§ Exercise brief: Quote every line from the top of the listing down to and including the line that contains "THREAD_PLAY = 0.00015".

§ Supplied information:
::::
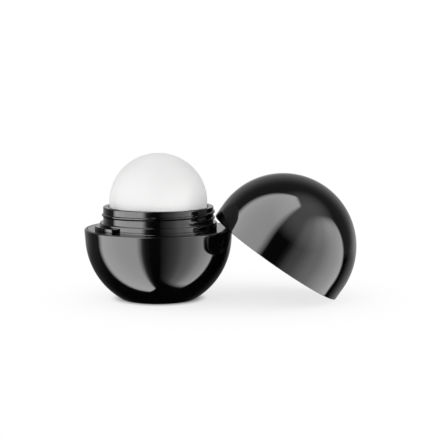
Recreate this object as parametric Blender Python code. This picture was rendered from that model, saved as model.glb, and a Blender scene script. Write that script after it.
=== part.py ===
"""Lip balm ball: a round pot with a threaded neck and a dome of balm, its screw cap leant on it.

Units are metres, +Z is up and the origin is the centre of the pot's flat foot. The pot stands
on the floor. The cap is off its thread and leans along +X, its lower rim on the floor and its
upper rim beside the neck.
"""

import math

import bmesh
import bpy

# The ball, its rim and the foot that it stands on
BALL_RADIUS = 0.0210
FOOT_RADIUS = 0.0103
FOOT_EDGE_RADIUS = 0.0010
FOOT_THICKNESS = 0.0018
BOWL_WALL = 0.0018
RIM_RISE = 0.0022
RIM_FLARE_DEGREES = 4.3
RIM_EDGE_RADIUS = 0.0004
RIM_LIP_WIDTH = 0.00025

# Room left between pieces that touch, and how far a cut or a fused shape runs past a surface
FIT_GAP = 0.0003
FLANGE_GAP = 0.0002
OVERRUN = 0.0003
MERGE_DISTANCE = 0.0000001

# The neck insert that is pressed into the bowl
FLANGE_THICKNESS = 0.0014
FLANGE_OVERHANG = 0.0021
SKIRT_WALL = 0.0011
SKIRT_LENGTH = 0.0046
BEAD_HEIGHT = 0.0003
BEAD_WIDTH = 0.0010
BEAD_DROP = 0.0026
LAND_WIDTH = 0.0042
SHOULDER_WIDTH = 0.0010
SHOULDER_HEIGHT = 0.00185
NECK_WALL = 0.0015
NECK_HEIGHT = 0.0063
NECK_EDGE = 0.0003
TUBE_DEPTH = 0.0040

# The screw thread on the neck, right-handed and single-start
THREAD_LEAD = 0.0017
THREAD_DEPTH = 0.0004
THREAD_CREST_WIDTH = 0.0003
THREAD_UPPER_FLANK = 0.0002
THREAD_LOWER_FLANK = 0.00045
THREAD_START_RISE = 0.00095
THREAD_START_DEGREES = -62.0
THREAD_TURNS = 1.42
THREAD_FADE_DEGREES = 24.0
THREAD_PLAY = 0.00015

# The stop lug that stands on the land against the shoulder, at angles left of the front, with a
# top that falls towards the shoulder, and the liner's tooth that it stops
LUG_WIDTH = 0.0019
LUG_HEIGHT = 0.00125
LUG_FALL = 0.0003
LUG_START_DEGREES = 41.4
LUG_SPAN_DEGREES = 31.1
TOOTH_PLAY_DEGREES = 0.55
TOOTH_SPAN_DEGREES = 2.2
TOOTH_INSET = 0.0001

# The plate that the balm is cast through, and the layer of balm below it
LEDGE_WIDTH = 0.0010
PLATE_THICKNESS = 0.0012
PLATE_DEPTH = 0.0022
PLATE_EDGE_WIDTH = 0.0029
PLATE_BAR_WIDTH = 0.0032
WINDOW_COUNT = 6
POST_RADIUS = 0.0015
POST_HEIGHT = 0.0050
POST_HEAD_RADIUS = 0.0026
POST_HEAD_THICKNESS = 0.0012
UNDERLAYER_THICKNESS = 0.0018
BALM_HEADROOM = 0.00025

# The cap's outer shell
CAP_SKIRT_HEIGHT = 0.0039
CAP_WALL = 0.0013
CAP_EDGE_RADIUS = 0.00015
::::
§ Answer:
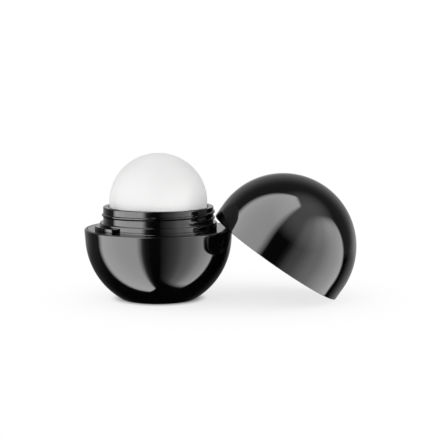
Recreate this object as parametric Blender Python code. This picture was rendered from that model, saved as model.glb, and a Blender scene script. Write that script after it.
=== part.py ===
"""Lip balm ball: a round pot with a threaded neck and a dome of balm, its screw cap leant on it.

Units are metres, +Z is up and the origin is the centre of the pot's flat foot. The pot stands
on the floor. The cap is off its thread and leans along +X, its lower rim on the floor and its
upper rim beside the neck.
"""

import math

import bmesh
import bpy

# The ball, its rim and the foot that it stands on
BALL_RADIUS = 0.0210
FOOT_RADIUS = 0.0103
FOOT_EDGE_RADIUS = 0.0010
FOOT_THICKNESS = 0.0018
BOWL_WALL = 0.0018
RIM_RISE = 0.0022
RIM_FLARE_DEGREES = 4.3
RIM_EDGE_RADIUS = 0.0004
RIM_LIP_WIDTH = 0.00025

# Room left between pieces that touch, and how far a cut or a fused shape runs past a surface
FIT_GAP = 0.0003
FLANGE_GAP = 0.0002
OVERRUN = 0.0003
MERGE_DISTANCE = 0.0000001

# The neck insert that is pressed into the bowl
FLANGE_THICKNESS = 0.0014
FLANGE_OVERHANG = 0.0021
SKIRT_WALL = 0.0011
SKIRT_LENGTH = 0.0046
BEAD_HEIGHT = 0.0003
BEAD_WIDTH = 0.0010
BEAD_DROP = 0.0026
LAND_WIDTH = 0.0042
SHOULDER_WIDTH = 0.0010
SHOULDER_HEIGHT = 0.00185
NECK_WALL = 0.0015
NECK_HEIGHT = 0.0063
NECK_EDGE = 0.0003
TUBE_DEPTH = 0.0040

# The screw thread on the neck, right-handed and single-start
THREAD_LEAD = 0.0017
THREAD_DEPTH = 0.0004
THREAD_CREST_WIDTH = 0.0003
THREAD_UPPER_FLANK = 0.0002
THREAD_LOWER_FLANK = 0.00045
THREAD_START_RISE = 0.00095
THREAD_START_DEGREES = -62.0
THREAD_TURNS = 1.42
THREAD_FADE_DEGREES = 24.0
THREAD_PLAY = 0.00015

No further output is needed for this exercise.